As South Africa began to make sense of shocking revelations by a Sunday Times lead story on SA Jews undergoing military training in Israel, a day later, the American embassy in Pretoria fired a missile.
Its explosion reverberated across the country and in many parts of the world. Overnight the dominant news centered around what turned out to be a paltry few paragraphs which warned of an unsubstantiated terrorist threat to US interests in SA.
That the terror alert was vague, lacking detail and possibly deliberately designed to obfuscate, was quite evident. For instance by ambiguously referring to "extremists" as the culprits likely to target US interests, the embassy paved the way for all types of speculation, leading to confusion and of course, reviving the "Islamist" bogey.

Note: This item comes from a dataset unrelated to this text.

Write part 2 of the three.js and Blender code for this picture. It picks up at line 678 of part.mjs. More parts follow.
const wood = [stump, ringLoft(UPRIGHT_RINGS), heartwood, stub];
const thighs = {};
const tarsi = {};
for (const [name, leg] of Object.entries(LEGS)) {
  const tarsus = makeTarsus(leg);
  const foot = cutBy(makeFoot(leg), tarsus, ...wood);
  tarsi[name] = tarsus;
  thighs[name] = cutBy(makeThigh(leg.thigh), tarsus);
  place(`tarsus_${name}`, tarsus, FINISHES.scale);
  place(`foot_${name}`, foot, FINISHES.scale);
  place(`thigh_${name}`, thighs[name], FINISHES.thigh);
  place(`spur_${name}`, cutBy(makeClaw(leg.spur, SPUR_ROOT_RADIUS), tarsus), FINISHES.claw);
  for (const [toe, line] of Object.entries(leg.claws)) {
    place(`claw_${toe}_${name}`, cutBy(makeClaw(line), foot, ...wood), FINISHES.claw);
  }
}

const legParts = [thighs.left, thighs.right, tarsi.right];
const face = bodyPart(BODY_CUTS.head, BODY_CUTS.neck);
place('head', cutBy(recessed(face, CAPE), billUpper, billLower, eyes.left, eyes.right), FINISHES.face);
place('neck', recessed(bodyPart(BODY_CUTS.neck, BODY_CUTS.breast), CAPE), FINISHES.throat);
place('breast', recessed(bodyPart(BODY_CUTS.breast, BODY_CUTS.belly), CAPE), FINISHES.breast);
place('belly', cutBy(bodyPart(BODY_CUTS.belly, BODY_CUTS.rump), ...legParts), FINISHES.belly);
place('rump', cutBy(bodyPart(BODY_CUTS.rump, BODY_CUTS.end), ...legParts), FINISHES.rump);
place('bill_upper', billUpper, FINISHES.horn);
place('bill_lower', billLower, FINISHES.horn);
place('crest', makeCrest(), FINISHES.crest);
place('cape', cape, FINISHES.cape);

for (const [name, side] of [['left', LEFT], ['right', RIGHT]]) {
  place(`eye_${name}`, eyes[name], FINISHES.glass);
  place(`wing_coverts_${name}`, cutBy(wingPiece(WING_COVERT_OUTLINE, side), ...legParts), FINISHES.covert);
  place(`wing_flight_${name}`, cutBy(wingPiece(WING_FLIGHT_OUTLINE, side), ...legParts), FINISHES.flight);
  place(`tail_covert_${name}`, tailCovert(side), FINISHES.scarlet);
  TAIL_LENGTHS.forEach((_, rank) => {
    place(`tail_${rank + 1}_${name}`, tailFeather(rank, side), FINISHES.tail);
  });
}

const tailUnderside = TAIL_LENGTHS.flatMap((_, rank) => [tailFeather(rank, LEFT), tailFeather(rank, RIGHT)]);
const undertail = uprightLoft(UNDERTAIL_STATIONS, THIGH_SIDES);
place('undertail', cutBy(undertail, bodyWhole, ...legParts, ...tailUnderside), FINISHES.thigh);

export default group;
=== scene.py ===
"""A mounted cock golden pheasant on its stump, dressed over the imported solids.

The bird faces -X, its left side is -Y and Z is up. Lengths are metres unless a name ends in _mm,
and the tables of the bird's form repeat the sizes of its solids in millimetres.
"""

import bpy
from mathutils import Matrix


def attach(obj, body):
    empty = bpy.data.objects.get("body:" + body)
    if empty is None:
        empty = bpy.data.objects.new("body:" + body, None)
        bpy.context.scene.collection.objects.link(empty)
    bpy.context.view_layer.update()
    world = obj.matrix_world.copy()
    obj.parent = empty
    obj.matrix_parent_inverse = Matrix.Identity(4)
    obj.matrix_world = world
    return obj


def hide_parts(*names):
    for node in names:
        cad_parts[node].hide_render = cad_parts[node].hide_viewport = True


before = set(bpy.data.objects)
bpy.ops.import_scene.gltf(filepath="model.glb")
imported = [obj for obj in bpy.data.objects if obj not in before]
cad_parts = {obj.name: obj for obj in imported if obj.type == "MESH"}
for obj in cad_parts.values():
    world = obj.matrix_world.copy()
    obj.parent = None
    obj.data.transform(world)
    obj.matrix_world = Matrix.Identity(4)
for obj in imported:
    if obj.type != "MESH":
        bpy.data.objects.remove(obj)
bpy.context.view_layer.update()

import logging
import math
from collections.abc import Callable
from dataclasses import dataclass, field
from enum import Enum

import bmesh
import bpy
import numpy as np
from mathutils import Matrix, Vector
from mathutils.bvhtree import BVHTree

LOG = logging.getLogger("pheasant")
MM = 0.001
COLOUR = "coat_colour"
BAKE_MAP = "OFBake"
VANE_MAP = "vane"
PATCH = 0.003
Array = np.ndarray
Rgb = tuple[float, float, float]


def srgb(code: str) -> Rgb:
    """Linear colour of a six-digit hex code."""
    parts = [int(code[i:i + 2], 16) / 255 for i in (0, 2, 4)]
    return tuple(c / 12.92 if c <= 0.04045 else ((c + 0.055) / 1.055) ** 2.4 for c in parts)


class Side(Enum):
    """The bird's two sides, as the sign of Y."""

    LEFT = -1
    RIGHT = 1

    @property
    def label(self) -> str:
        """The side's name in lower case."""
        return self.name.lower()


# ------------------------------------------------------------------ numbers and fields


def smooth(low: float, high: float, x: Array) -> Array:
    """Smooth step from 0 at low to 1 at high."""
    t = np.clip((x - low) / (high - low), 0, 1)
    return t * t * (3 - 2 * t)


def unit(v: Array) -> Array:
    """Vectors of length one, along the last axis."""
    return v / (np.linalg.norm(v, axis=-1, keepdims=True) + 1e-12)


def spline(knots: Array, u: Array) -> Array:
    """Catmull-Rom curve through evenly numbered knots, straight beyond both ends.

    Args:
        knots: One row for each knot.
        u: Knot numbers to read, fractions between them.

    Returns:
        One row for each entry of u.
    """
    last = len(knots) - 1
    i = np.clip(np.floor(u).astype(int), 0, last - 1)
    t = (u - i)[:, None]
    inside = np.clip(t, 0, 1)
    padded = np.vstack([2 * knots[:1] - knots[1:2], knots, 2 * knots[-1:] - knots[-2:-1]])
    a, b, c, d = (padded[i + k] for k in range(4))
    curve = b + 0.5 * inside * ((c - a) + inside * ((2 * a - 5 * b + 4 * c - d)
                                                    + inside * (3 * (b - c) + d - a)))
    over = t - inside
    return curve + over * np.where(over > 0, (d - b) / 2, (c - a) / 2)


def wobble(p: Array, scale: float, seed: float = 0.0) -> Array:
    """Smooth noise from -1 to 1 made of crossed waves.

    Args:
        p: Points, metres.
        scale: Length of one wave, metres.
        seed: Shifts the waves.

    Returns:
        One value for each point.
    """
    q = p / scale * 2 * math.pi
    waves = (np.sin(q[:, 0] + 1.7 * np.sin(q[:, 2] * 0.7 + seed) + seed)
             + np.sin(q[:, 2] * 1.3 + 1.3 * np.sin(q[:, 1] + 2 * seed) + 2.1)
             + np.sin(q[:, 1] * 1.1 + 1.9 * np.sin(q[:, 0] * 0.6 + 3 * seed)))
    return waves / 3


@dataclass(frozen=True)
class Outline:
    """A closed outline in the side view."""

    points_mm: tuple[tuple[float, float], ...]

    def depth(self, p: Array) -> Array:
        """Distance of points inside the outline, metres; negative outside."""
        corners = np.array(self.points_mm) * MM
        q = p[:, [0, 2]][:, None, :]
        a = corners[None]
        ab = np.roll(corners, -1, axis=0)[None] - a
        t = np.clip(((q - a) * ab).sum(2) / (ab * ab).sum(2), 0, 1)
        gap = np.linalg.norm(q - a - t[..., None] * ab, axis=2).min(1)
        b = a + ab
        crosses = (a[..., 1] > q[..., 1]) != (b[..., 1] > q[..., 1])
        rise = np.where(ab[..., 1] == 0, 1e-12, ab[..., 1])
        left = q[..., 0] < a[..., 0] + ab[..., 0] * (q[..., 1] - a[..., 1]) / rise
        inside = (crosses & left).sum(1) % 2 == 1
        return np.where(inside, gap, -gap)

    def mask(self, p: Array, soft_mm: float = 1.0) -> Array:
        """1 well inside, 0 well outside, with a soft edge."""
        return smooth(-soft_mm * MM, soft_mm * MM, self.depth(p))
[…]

Once again many media platforms resorted to acquire analysis from so-called "terror experts" and invariably the end result gave the scourge of Islamophobia a fresh lease of life.
Interestingly and unsurprisingly, SA's intelligence and security ministry sought to downplay the American-fuelled paranoia. By countering the terror alert, they in fact disputed US intelligence sources, though not saying it in so many words.
South Africa, since the dawn of democracy would have learned that it is essential to distinguish "information peddling" from credible, verifiable intelligence. In fact, this was quite evident at a meeting with senior intelligence officials on the eve of 2010 FIFA world cup.